How to Use AI to Draft Without Sounding Like You Used AI
So, without further ado, let’s dive in — because the answer isn’t to stop using AI. It’s to stop using it as a finished product.
While you won’t need to throw away every AI draft entirely, you will need a handful of honest rewrites before anything is ready to post. First, you should generate the post and let it be as generic as it wants to be — at least if you want to get the structure out of your head quickly. That’s all the first draft is for.
Then delete the introduction. It’s always the worst part. Write your own opener starting with a specific moment or detail you actually remember. A number. A name. A date. Something pulled from actual memory, not assembled from training data.
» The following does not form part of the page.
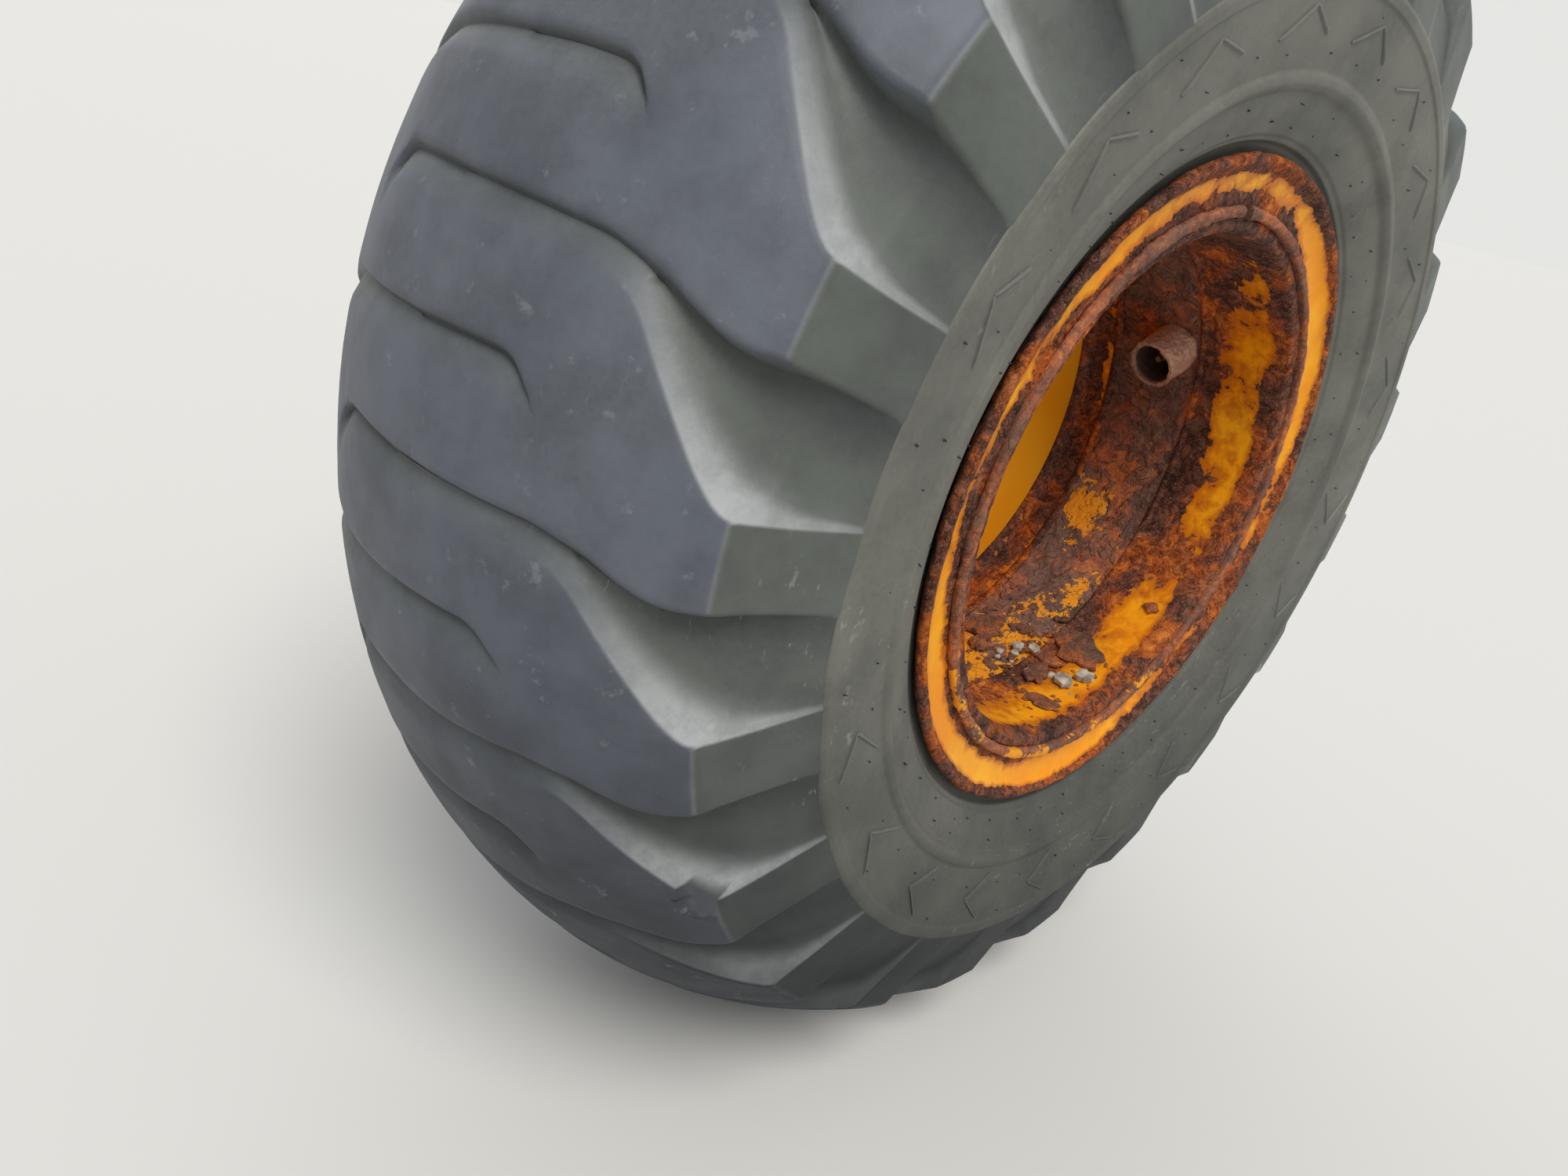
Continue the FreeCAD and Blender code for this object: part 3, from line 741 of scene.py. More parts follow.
def lathe(name: str, loop: tuple, longest: float, segments: int, start: float = 0.0, sweep: float = 360.0,
          sharp: float = 40.0, patches: tuple = ()) -> Piece:
    """Solid turned about the wheel's axis from a closed section.

    Args:
        name: the object's name.
        loop: corners of the section, with stations from the mid-plane.
        longest: longest step along the section.
        segments: steps round the axis.
        start: first angle in degrees.
        sweep: how far round it goes in degrees.
        sharp: angle in degrees over which an edge stays sharp.
        patches: where rust differs round the wheel: middle and half width in degrees, and what is added.

    Returns:
        The object.
    """
    station, radius, rust = section(loop, longest)
    whole = sweep >= 360.0
    angles = np.radians(start + sweep * np.arange(segments if whole else segments + 1) / segments)
    uneven = np.zeros(len(angles))
    for middle, half, more in patches:
        near = np.clip(1 - np.abs((np.degrees(angles) - middle + 180) % 360 - 180) / half, 0, 1)
        uneven += more * near**2 * (3 - 2 * near)
    size = len(angles), len(station)
    return outward(new_piece(
        name, on_circle(radius, station + MID_PLANE, angles[:, None]),
        grid_faces(*size, True, True) if whole else tube_faces(*size),
        {"rust": np.clip(rust + uneven[:, None], 0, 1.1).ravel()}, sharp))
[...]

Find the filler sentences next. “It’s important to note.” “In conclusion.” Any sentence that’s just quietly restating something you already said. Cut them — all of them. Then inject your actual opinion. Not a diplomatic take. Not a both-sides observation designed to offend no one. What do you actually think? Where do you disagree with the obvious answer? AI drafts toward consensus. You need to draft toward your specific, possibly controversial, actually-held position.
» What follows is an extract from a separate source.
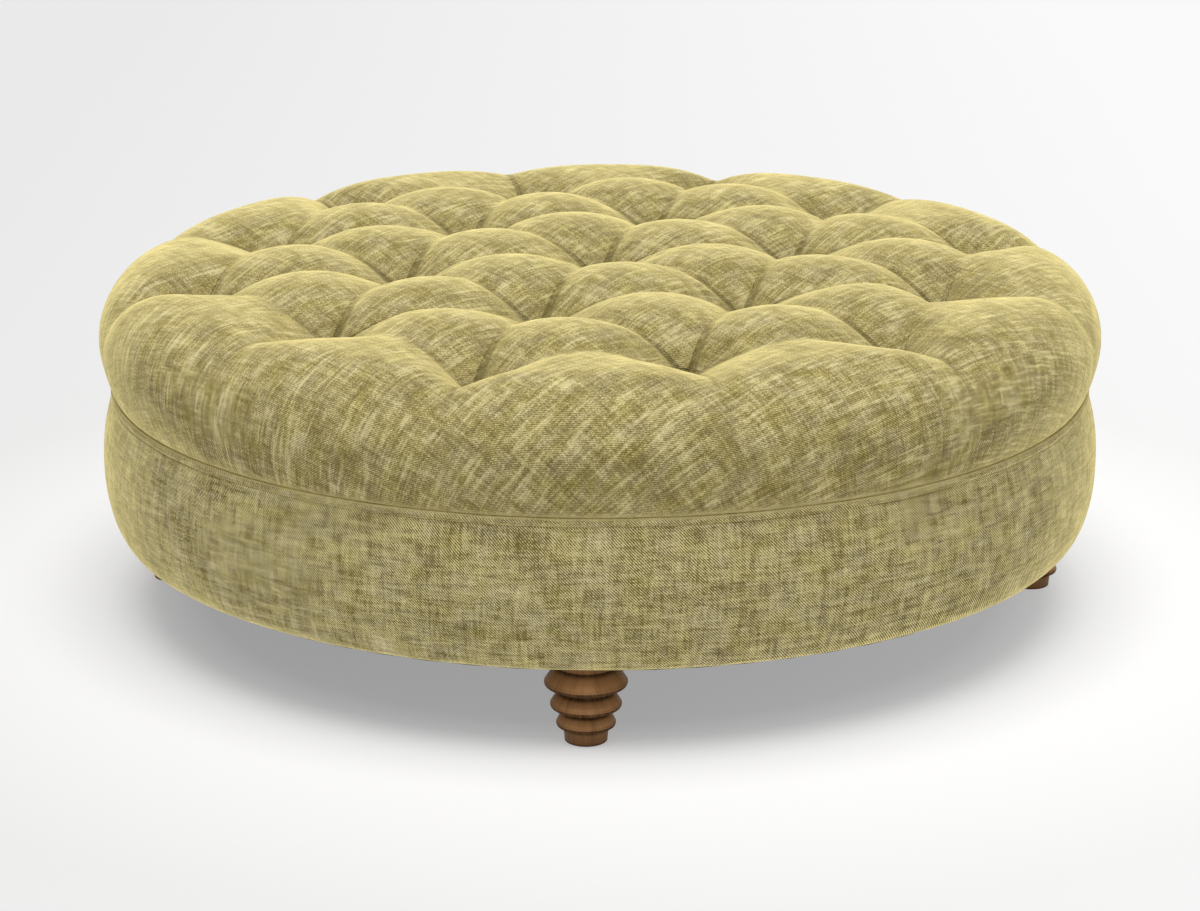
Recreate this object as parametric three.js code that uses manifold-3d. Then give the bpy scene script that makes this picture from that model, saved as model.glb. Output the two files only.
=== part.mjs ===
// A round tufted tuffet: a blind-tufted cushion over an upholstered band, piping
// between them, and four turned feet. Sizes are in millimetres, +Z is up, and the
// origin is on the floor under the middle. The rows of tufts run along X.

import * as THREE from 'three';
import { mergeVertices } from 'three/addons/utils/BufferGeometryUtils.js';
import Module from 'manifold-3d';

const wasm = await Module();
wasm.setup();

// Overall sizes
const overallRadius = 600;
const footHeight = 97;
const hoopHeight = 160;
const cushionHeight = 169;
const clearance = 0.3;

// Facets: columns round the body, and sides of the small round pieces
const stepsPerPitch = 4;
const tuftRings = 2;
const sectors = 6;
const columns = sectors * tuftRings * stepsPerPitch;
const edgeRings = 6;
const footSides = 16;
const boltSides = 8;
const tieSides = 6;

// Fabric and what is sewn from it
const coverThickness = 2;
const cordRadius = 5;
const cordInset = 16;
const tapeThickness = 1;
const coverTurn = 1.6;
const dustClothThickness = 0.7;

// Cushion: the outline through the crests of the puffs, and the tufts that draw it down
const crownDrop = 14;
const edgeRoundWidth = 90;
const edgeRoundHeight = 86;
const waistInset = 16;
const waistTuck = 40;
const tuftMargin = 120;
const tuftDepth = 52;
const creaseShare = 0.25;
const lobeShare = 0.36;
const creaseFade = 2.2;
const lobeFullness = 3;
const hemDepth = 16;

// Cushion filling
const foamHeight = 100;
const foamEdgeRound = 60;
const foamHoleRadius = 12;
const waddingHoleRadius = 8;
const waddingTrimShare = 0.1;

// Band round the drum
const bandWidestHeight = 86;
const bandCornerWidth = 28;
const bandTopInset = 12;
const bandTopRound = 7;
const bandLip = 1;
const turnUnder = 70;

// Timber and board
const bandDepth = 34;
const hoopThickness = 5.7;
const deckThickness = 18;
const baseThickness = 18;
const baseRimWidth = 236;
const deckHoleRadius = 5;
const railThickness = 20;
const railHeight = 50;
const studWidth = 45;
const studDepth = 22;
const blockWidth = 90;
const blockDepth = 62;
const blockHeight = 30;

// Tack strip
const stripThickness = 2;
const stripHeight = 12;

// Tuft ties
const twineRadius = 1.5;
const knotRadius = 4;
const knotHeight = 3;
const toggleRadius = 11;
const toggleHeight = 4;

// Feet and their fixings
const footInset = 70;
const footBaseRadius = 23.3;
const footBaseHeight = 15;
const footBaseFlare = 1.2;
const footPlateRadius = 33;
const footPlateHeight = 9;
const beadRimRadii = [32.5, 39, 45.5];
const beadRimHeights = [22, 43.7, 69];
const beadNeckRadii = [24, 28, 31];
const beadNeckHeights = [33.5, 56.5, 86];
const beadUnderWidth = 8;
const beadUnderHeight = 4.4;
const beadRimRound = 2;
const beadRimDepth = 3.6;
const boltRadius = 4;
const boltGrip = 38;
const boltProud = 4;
const nutBarrelRadius = 5.4;
const nutBarrelHeight = 9;
const nutFlangeRadius = 10;
const nutFlangeThickness = 1.5;
const glideRadius = 14;
const glideHeight = 4;
const glideProud = 1;

// Levels, from the floor up
const bandBottom = footHeight + clearance;
const baseBottom = bandBottom + coverThickness + clearance;
const baseTop = baseBottom + baseThickness;
const deckTop = baseBottom + hoopHeight;
const deckBottom = deckTop - deckThickness;
const railBottom = deckBottom - clearance - railHeight;
const bandTop = deckTop + bandLip;
const tapeBottom = bandTop + clearance;
const cordHeight = bandTop + clearance + cordRadius;
const hemBottom = deckTop - hemDepth;
const crestTop = deckTop + cushionHeight;
const edgeTop = crestTop - crownDrop;
const cushionWidestHeight = edgeTop - edgeRoundHeight;
const waistHeight = cordHeight + cordRadius + coverTurn;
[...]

Adding something only you would know might be the best move of all, as LinkedIn content requires specificity that pure AI simply cannot manufacture. That is because it doesn’t have your project names, your actual revenue numbers, your colleague’s first name, the decision you made last March that surprised your whole team. Drop one of those in. It’s impossible to fake and it reads like nothing else on the platform.
Read it aloud before you post. If you stumble — or if it sounds like a memo from HR — rewrite it like you’re talking to someone you actually know. If you wouldn’t say it in a hallway conversation, don’t post it. The goal isn’t to trick anyone into thinking you don’t use tools. The goal is to actually sound like yourself. AI is scaffolding. You do the building.